Hilary Hahn plays classical music with a populist edge, never straying too far from the honesty of live performance and returning repeatedly to the Bach's complicated-yet-logical work. Volker Bertelman, otherwise known as Hauschka, plays an instrument associated with the avant-garde of modern music, the prepared piano, but does it in a way that crosses over into modern pop and dance music. Despite the initial aesthetic differences, the blurring of traditional boundaries seems to be something of deep concern for both musicians and so it makes sense that they would find ample ground to collaborate.
Having spent two years meeting up for improvised sessions (classical musicians would never jam), the pair entered the studio for ten days without a single note written beforehand. The unedited product of their spontaneous labour is what you'll find on the record. Hahn pushes her playing into more experimental areas than she ever has before, while Bertelman's piano playing is often in a supporting role, more subtle and spacious in its preparations than one would find on his solo outings.

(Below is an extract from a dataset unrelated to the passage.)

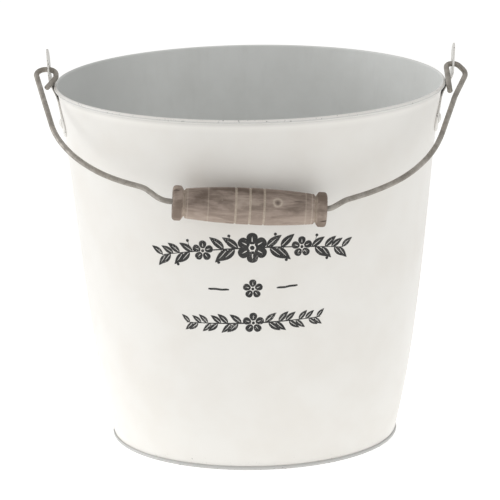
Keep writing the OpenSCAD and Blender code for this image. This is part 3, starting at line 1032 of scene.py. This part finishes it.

Opening track 'Stillness' sees Hahn take the initiative early, with her glistening harmonics providing a sparse hint of melody over the rattles and thuds of Bertelman's piano. The album's centerpiece in many ways is the 12-minute 'Godot', a fascinating expression of confidence from both players, who choose to play almost nothing for long periods. The various noises coming from the objects attached to the piano strings hold the track up, with slow and melancholic chords ring out in the distance. The violin alternates between total abstraction and heart-breaking melody, relying on subtle melodic changes and shifts in tone to relay emotion.
Things continue in much the same manner throughout and there is little to disrupt the mood. 'Krakow' is the most straight-forward of tracks, stripped of all piano preparations and extended technique. The closing piece, 'Rift' hints at the albums title, with Silfra being a lake in Iceland where the American and Eurasian tectonic plates almost meet. Hahn and Bertelman have said they see the place as a seam rather than a rift, a place where things come together rather than splitting apart. With this album, the two have managed to find the place where their own styles join, not seamlessly but with two distinct, yet complementary, characters. By focusing on fleeting moments captured rather than planned, the duo create something that is unlike either of them on the surface but is filled with their unmistakable spirit.